Christian Lindner (FDP)
Il presidente federale del Partito Liberale Democratico ha nel mirino un risultato storico per il suo partito: conquistare il 15 per cento dei consensi, uguagliando il miglior risultato di sempre dell’FDP (14,6 per cento delle elezioni del 2009) e riportarlo al governo dopo 8 anni di astinenza. Christian Lindner sa di non aver quasi possibilità di conquistare la cancelleria, ma anche dalle prestazioni elettorali del partito liberale dipenderanno le future alleanze: la preferenza è di unirsi a una coalizione guidata dalla CDU/CSU, ma attenzione a un’eventuale balzo a livello federale dell’esperimento della “coalizione semaforo” con Verdi ed SPD (già in atto nel Landtag della Renania-Palatinato), se il blocco conservatore dovesse crollare.
Janine Wissler e Dietmar Bartsch (Die Linke)
La sinistra di Die Linke ha scelto una guida bicefala per provare a non lasciare per strada nemmeno un voto di un bacino elettorale già magro (i sondaggi lo danno costantemente sotto la doppia cifra). Dietmar Bartsch è un politico pragmatico, cresciuto politicamente nella Germania dell’Est e capogruppo del suo partito al Bundestag dal 2015. Janine Wissler rappresenta invece l’ala più radicale di Die Linke: politica 39enne nata nella Germania Ovest, è co-presidente del partito da febbraio di quest’anno e sta spingendo su posizioni intransigenti in materia di politica estera, dalla fine immediata delle missioni militari al divieto di esportazioni di armi. L’obiettivo è quello ritrovare lo spunto che li ha portati in maggioranza nei Länder (Stati federali) di Berlino, Brema e Turingia.

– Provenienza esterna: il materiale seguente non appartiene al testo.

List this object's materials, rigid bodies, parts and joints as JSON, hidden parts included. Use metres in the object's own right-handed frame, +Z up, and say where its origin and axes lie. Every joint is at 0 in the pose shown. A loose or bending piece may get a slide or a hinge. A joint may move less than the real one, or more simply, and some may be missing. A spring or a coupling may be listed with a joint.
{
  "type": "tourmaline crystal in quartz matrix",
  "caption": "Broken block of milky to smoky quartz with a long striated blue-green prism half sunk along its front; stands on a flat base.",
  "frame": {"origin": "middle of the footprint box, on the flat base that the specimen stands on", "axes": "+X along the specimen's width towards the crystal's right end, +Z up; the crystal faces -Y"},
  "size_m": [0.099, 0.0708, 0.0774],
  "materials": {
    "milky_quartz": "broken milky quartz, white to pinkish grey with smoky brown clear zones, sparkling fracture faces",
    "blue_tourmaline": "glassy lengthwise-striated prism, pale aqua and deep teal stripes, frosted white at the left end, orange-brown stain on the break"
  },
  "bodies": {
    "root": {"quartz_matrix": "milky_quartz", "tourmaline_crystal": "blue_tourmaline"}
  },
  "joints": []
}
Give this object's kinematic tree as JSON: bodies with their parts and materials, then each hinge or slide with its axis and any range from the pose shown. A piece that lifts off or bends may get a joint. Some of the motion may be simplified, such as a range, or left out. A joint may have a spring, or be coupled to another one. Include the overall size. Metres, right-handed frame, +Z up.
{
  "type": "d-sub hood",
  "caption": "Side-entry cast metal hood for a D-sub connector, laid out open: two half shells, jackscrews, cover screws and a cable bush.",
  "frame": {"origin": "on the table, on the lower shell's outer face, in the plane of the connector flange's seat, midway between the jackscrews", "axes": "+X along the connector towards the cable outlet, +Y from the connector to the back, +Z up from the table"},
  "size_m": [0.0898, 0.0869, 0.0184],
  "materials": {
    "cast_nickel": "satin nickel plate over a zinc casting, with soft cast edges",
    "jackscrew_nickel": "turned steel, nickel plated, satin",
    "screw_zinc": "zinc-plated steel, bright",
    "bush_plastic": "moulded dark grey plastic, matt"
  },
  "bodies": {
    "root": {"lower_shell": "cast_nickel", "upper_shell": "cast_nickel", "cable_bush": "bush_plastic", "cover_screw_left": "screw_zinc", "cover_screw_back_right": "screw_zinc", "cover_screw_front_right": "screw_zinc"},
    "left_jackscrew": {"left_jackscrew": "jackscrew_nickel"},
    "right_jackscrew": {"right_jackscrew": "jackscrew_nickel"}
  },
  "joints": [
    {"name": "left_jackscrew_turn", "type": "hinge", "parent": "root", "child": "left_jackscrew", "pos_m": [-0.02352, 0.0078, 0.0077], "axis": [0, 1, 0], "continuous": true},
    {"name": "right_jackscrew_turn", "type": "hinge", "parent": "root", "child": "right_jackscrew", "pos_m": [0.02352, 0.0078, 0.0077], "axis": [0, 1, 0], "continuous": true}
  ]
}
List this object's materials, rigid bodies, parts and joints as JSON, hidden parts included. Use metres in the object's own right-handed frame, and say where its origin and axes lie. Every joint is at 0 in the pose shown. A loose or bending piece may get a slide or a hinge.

Alice Weidel e Tino Chrupalla (AfD)
Sul campo diametralmente opposto, anche l’estrema destra di Alternative für Deutschland ha scelto una doppia guida per provare a bissare il clamoroso exploit delle elezioni del 2017 (12 per cento). Un risultato alla portata della coppia Tino Chrupalla e Alice Weidel, anche se sembra essersi esaurita la spinta propulsiva che aveva portato a una crescita di sette punti percentuali in soli quattro anni. Chrupalla, co-presidente di AfD dal 2019, e Weidel, capogruppo al Bundestag dal 2017, sono stati eletti con il 71 per cento dei voti dal congresso del partito: un risultato che relegato in netta minoranza le posizioni più moderate di Alternative für Deutschland – incentrate sull’euroscetticismo – e che ha messo in chiaro la linea dura anti-immigrazione come primo punto programmatico. L’AfD non ha comunque alcuna possibilità di essere coinvolta in una coalizione dopo le elezioni federali di settembre, dal momento in cui tutto l’arco parlamentare è unito contro il partito di estrema destra.